In the late afternoon on Friday, we went over to Alan’s apartment to see his slideshow on his January trip to Burma (aka Myanmar). They were the most amazing photos, partly because of his skills and partly because of Burma. The country is simply amazing. Unfortunately, it is run by a brutal military dictatorship that keeps the people in poverty and enslaves a good number to compete their projects. He and Marijke were torn about the visit. One does not want to support the government, but one does want to know and help the good people of Burma. His stories make me not want to go there, but his pictures are like a magnet that pulls you to the place. I am sure we will go there one day.

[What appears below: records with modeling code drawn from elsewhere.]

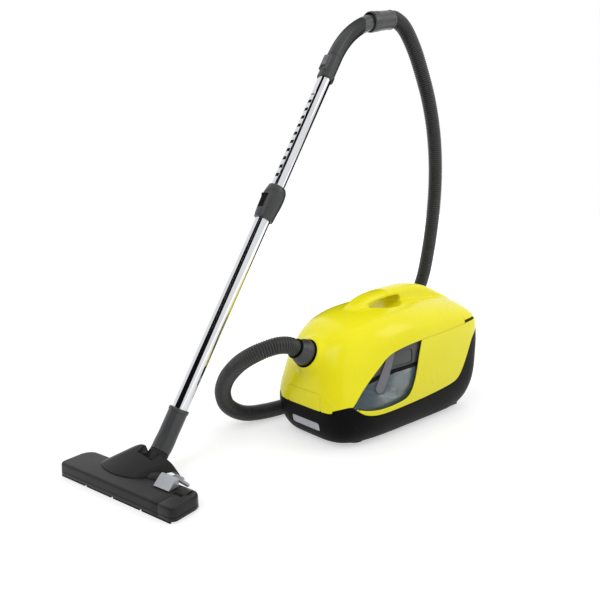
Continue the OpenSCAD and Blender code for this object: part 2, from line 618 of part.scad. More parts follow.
module wand_collar() color(BLACK) row_frame() on_wand(collar_start) difference() {
  union() {
    cylinder(h = collar_length, r = lower_tube_r + 4.5);
    translate([0, 0, collar_length - 14]) cylinder(h = 14, r = lower_tube_r + 6);
    translate([-13, -lower_tube_r - 9, 14]) cube([26, 20, 62]);
  }
  translate([0, 0, -1]) cylinder(h = 53, r = lower_tube_r + 0.02);
  translate([0, 0, 50]) cylinder(h = 60, r = upper_tube_r + running_fit);
  translate([-9.2, -lower_tube_r - 10, 24]) cube([18.4, 5.6, 42]);
}
module lock_button() color([0.30, 0.31, 0.33]) row_frame() on_wand(collar_start + 33) translate([-9, -lower_tube_r - 8, 0]) {
  translate([0, 0, 0]) cube([18, 3.2, 24]);
  for (i = [0:2]) translate([2, -1.2, 5 + i * 5]) cube([14, 1.4, 2.4]);
}
module lower_tube() color(CHROME) row_frame() on_wand(tube_start) difference() {
  cylinder(h = lower_tube_end - tube_start, r = lower_tube_r);
  translate([0, 0, -1]) cylinder(h = lower_tube_end, r = lower_tube_r - tube_wall);
}

module at_nozzle() translate(nozzle_origin) rotate([0, 0, nozzle_yaw]) children();
// from the bend down to the tilt axis
module on_neck() translate(bend) rotate([0, 0, nozzle_yaw]) rotate([neck_fall - 90, 0, 0]) children();

module nozzle_neck() color(GREY) row_frame() difference() {
  union() {
    on_wand() cylinder(h = tube_start + socket_depth, r = socket_r);
    on_wand(tube_start + socket_depth - 8) cylinder(h = 8, r = socket_r + 1.2);
    translate(bend) sphere(socket_r + 1);
    on_neck() translate([0, 0, -13]) cylinder(h = 13, r = socket_r);
  }
  on_wand(tube_start) cylinder(h = socket_length, r = lower_tube_r + 0.02);
  on_wand() cylinder(h = tube_start + 1, r = 13);
  translate(bend) sphere(15);
  on_neck() translate([0, 0, -20]) cylinder(h = 20, r = 14 + running_fit);
  on_neck() translate([0, 0, -40]) cylinder(h = 27, r = 30);
}
module nozzle_elbow() color(GREY) row_frame() difference() {
  union() {
    on_neck() translate([0, 0, -neck_reach]) cylinder(h = neck_reach - 13.6, r = 17.5);
    on_neck() translate([0, 0, -16]) cylinder(h = 14, r = 14);
    at_nozzle() translate(tilt_axis) rotate([0, 90, 0]) cylinder(h = 44, r = 18, center = true);
    at_nozzle() translate(tilt_axis) rotate([0, 90, 0]) cylinder(h = 60, r = 5, center = true);
  }
  on_neck() translate([0, 0, -40]) cylinder(h = 60, r = 10.5);
  at_nozzle() translate(tilt_axis) rotate([108, 0, 0]) cylinder(h = 40, r = 10);
}

// rounded rectangle of the nozzle's plan
module plan(l, w, r) {
  square([l - 2 * r, w], center = true);
  square([l, w - 2 * r], center = true);
  for (i = [-1, 1]) for (j = [-1, 1]) translate([i * (l / 2 - r), j * (w / 2 - r)]) circle(r);
}
mouth = [nozzle_length - 70, 24];
pedal_at = [96, 6];
module nozzle_body() color(GREY) row_frame() at_nozzle() difference() {
  union() {
    translate([0, 0, 5]) linear_extrude(nozzle_height - 13) plan(nozzle_length, nozzle_depth, nozzle_corner);
    translate([0, 0, nozzle_height - 8]) linear_extrude(5) plan(nozzle_length - 5, nozzle_depth - 5, nozzle_corner - 2);
    translate([0, 0, nozzle_height - 3]) linear_extrude(3) plan(nozzle_length - 12, nozzle_depth - 12, nozzle_corner - 4);
    for (s = [-1, 1]) translate([s * 27, 0, 0]) {
      translate([-4, nozzle_depth / 2 - 6, 12]) cube([8, tilt_axis[1] - nozzle_depth / 2 + 6, 29]);
      translate([0, tilt_axis[1], tilt_axis[2]]) rotate([0, 90, 0]) cylinder(h = 8, r = 11, center = true);
    }
  }
  // suction mouth, and the duct from it to the elbow
  translate([-mouth[0] / 2, -mouth[1] / 2, 0]) cube([mouth[0], mouth[1], 20]);
  translate([-17, -6, 8]) cube([34, 80, 16]);
  translate(tilt_axis) rotate([0, 90, 0]) cylinder(h = 45.2, r = 18.6, center = true);
  translate([0, tilt_axis[1], tilt_axis[2]]) rotate([0, 90, 0]) cylinder(h = 80, r = 5 + running_fit, center = true);
  // seats of the brush strips, the pedal and the rollers
  for (s = [-1, 1]) translate([-nozzle_length / 2 + 20, s * 24 - 2.2, 0]) cube([nozzle_length - 40, 4.4, 15 + brush_travel]);
  translate([pedal_at[0] - 23, pedal_at[1] - 22, nozzle_height - 7]) cube([46, 50, 10]);
  translate([pedal_at[0], pedal_at[1] + 2, nozzle_height - 4]) rotate([0, 90, 0]) cylinder(h = 54, r = 2 + running_fit, center = true);
  for (s = [-1, 1]) {
    translate([s * (nozzle_length / 2 - 26) - 7, 5, 0]) cube([14, 15.5, 20]);
    translate([s * (nozzle_length / 2 - 26), 13, roller_r]) rotate([0, 90, 0]) cylinder(h = 24, r = 2 + running_fit, center = true);
  }
}
roller_r = 7;

module nozzle_cover() color(GREY) row_frame() at_nozzle() one_mesh() difference() {
  intersection() {
    translate([-12, 24, nozzle_height - 6]) scale([88, 46, 27]) sphere(1, $fn = 32);
    translate([-150, -60, nozzle_height]) cube([300, nozzle_depth / 2 + 60 - 7, 60]);
  }
  translate([0, tilt_axis[1], tilt_axis[2]]) rotate([0, 90, 0]) cylinder(h = 66, r = 22, center = true, $fn = 40);
  translate([pedal_at[0] - 25, pedal_at[1] - 24, 0]) cube([50, 54, 60]);
}

module nozzle_pedal() color([0.62, 0.63, 0.65]) row_frame() at_nozzle() translate([pedal_at[0], pedal_at[1] + 2, nozzle_height - 4]) {
  translate([-21, -22, 3.5]) cube([42, 44, 4]);
  translate([-21, -3, -2]) cube([42, 6, 6]);
  rotate([0, 90, 0]) cylinder(h = 52, r = 2, center = true);
}

// bristle strips that the pedal lifts
module brush_strips() color([0.16, 0.16, 0.17]) row_frame() at_nozzle() for (s = [-1, 1]) translate([-nozzle_length / 2 + 22, s * 24 - 1.8, 0]) {
  translate([0, 0, 5]) cube([nozzle_length - 44, 3.6, 9]);
  for (i = [0:22]) translate([3 + i * (nozzle_length - 50) / 23, 0.4, 0]) cube([(nozzle_length - 50) / 23 - 2.4, 2.8, 6]);
}

module sole_plate() color(CHROME) row_frame() at_nozzle() difference() {
  translate([0, 0, 2]) linear_extrude(3) plan(nozzle_length - 6, nozzle_depth - 6, nozzle_corner - 3);
  translate([-mouth[0] / 2, -mouth[1] / 2, 0]) cube([mouth[0], mouth[1], 20]);
  for (s = [-1, 1]) translate([-nozzle_length / 2 + 20, s * 24 - 2.2, 0]) cube([nozzle_length - 40, 4.4, 19]);
  for (s = [-1, 1]) translate([s * (nozzle_length / 2 - 26) - 7, 5, 0]) cube([14, 15.5, 20]);
}

module nozzle_rollers() color(BLACK) row_frame() at_nozzle() for (s = [-1, 1]) translate([s * (nozzle_length / 2 - 26), 13, roller_r]) rotate([0, 90, 0]) {
  cylinder(h = 10, r = roller_r, center = true);
  cylinder(h = 20, r = 2, center = true);
}

module casing_screws() color(CHROME) row_frame() for (s = [-1, 1]) for (y = [-60, 70]) translate([s * 82 * kx, y * ky, 3.8]) difference() {
  cylinder(h = 2.2, r = 4);
  translate([-2.5, -0.5, -1]) cube([5, 1, 2]);
}

base();
base_wells();
side_panels();
hood();
front_flap();
front_plate();
filter_lid();
lid_pin();
power_pedal();
rewind_pedal();
switch_blocks();
rear_shelf();
rear_grille();
cord_gland();
water_tank();
tank_lid();
tank_clips();
filter_frame();
filter_pleats();
motor_can();
fan();
cord_reel();
reel_spindle();
exhaust_filter();
castor_sockets();
castor_left();
castor_right();
castor_wheel_left();
castor_wheel_right();
rear_axle();
rear_wheel_left();
rear_wheel_right();
inlet_collar();
hose_connector();
hose();
hose_cuff();
grip();
grip_bow();
air_slider();
upper_tube();
wand_collar();
lock_button();
lower_tube();
nozzle_neck();
nozzle_elbow();
nozzle_body();
nozzle_cover();
nozzle_pedal();
brush_strips();
sole_plate();
nozzle_rollers();
casing_screws();
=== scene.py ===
# %% [markdown]
# # A canister vacuum cleaner in Blender
# The machine stands on a pale studio floor: a yellow and black canister with a clear water tank, a ribbed
# hose, a telescopic chrome wand and a floor nozzle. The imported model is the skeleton. Every visible piece is
# made again here with finer form and a finish of its own, and rides on the body that moves it.

# %% Load the frame
import bpy
import bmesh
import json
import math
import numpy as np
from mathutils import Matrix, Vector


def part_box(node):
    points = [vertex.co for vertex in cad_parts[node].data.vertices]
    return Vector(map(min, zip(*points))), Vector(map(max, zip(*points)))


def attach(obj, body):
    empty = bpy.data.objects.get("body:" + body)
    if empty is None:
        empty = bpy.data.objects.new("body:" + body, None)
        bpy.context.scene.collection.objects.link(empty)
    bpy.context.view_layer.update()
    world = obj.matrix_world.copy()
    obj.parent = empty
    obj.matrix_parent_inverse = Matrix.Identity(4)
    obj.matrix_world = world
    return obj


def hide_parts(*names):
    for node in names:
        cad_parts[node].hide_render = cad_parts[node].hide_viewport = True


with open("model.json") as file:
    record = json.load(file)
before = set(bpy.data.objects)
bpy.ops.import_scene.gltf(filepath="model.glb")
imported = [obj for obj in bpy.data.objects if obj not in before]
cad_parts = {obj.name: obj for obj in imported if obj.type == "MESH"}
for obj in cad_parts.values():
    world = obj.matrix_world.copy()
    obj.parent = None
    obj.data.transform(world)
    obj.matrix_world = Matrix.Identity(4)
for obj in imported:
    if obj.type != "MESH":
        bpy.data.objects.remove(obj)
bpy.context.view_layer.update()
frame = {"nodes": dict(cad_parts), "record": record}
MM = 0.001
BASE_REAR = 266.78
base_low, base_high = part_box("base")
# the drawing's origin lies on the floor, under the canister's centre line, BASE_REAR before the base's rear end
ORIGIN = np.array([(base_low.x + base_high.x) / 2 / MM, base_high.y / MM - BASE_REAR, 0.0])
print("drawing's origin in the row frame, mm:", np.round(ORIGIN, 2))

# %% [markdown]
# ## Camera
# The product is looked at from its front left, ten degrees above the level, by a lens as long as the picture
# is wide.

# %% Camera
CAMERA_TARGET = np.array([-136.5, -151.6, 311.0])
CAMERA_TURN, CAMERA_RISE, CAMERA_REACH = math.radians(48), math.radians(10), 1550.0


def to_row(point):
    """A point of the drawing, in millimetres, as a place in the row frame, in metres."""
    return Vector((np.asarray(point, float) + ORIGIN) * MM)


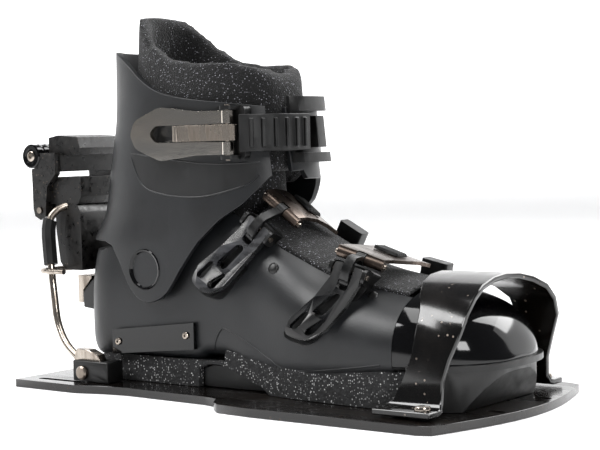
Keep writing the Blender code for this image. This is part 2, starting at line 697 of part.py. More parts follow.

Saturday was a funny day. We did not do a whole lot. We prepared some photos for a visa to Laos and got them printed. We tried to hook up with Alan and Marijke to get our tickets to Laos, but the shop was closed. We had a very late lunch at Charlie’s English Fish and Chips. Charlie is retired restauranteur from Blackpool, England, where his family once owned a dozen fish-and-chips restaurants. He lives here now and decided some years ago to open a good fish and chips place here. The fish was brilliant. His place is just off Kampangdin and Thapae Roads.
Later that evening we had some wonderful barbecued pig at bar near Alan’s apartment. We watched them start the barbecue earlier in the day. It was a birthday party that we could go to and where great table of food was set. There was strawberries and ice cream for dessert.

Sunday we washed clothes went to the Sunday night market again. And Monday we visited one wat. Later we wandered around the Night Market that goes on everyday down by the river.

We reserved our last full day in Chiang Mai for a Thai massage. We had heard that the best place to get it was at the prison rehabilitation program down by the Three Kings Museum. We only had time for foot massages, which we thoroughly enjoyed. We are going back to Charlie’s tonight; and off to Laos tomorrow.

Posted by bill at February 27, 2007 05:00 PM

Bill and Betty,

Shorts!! Exposed feet? To answer your question, it can never be cold enough for us in the States. And I truly hope I can roof rake just one more time before spring arrives.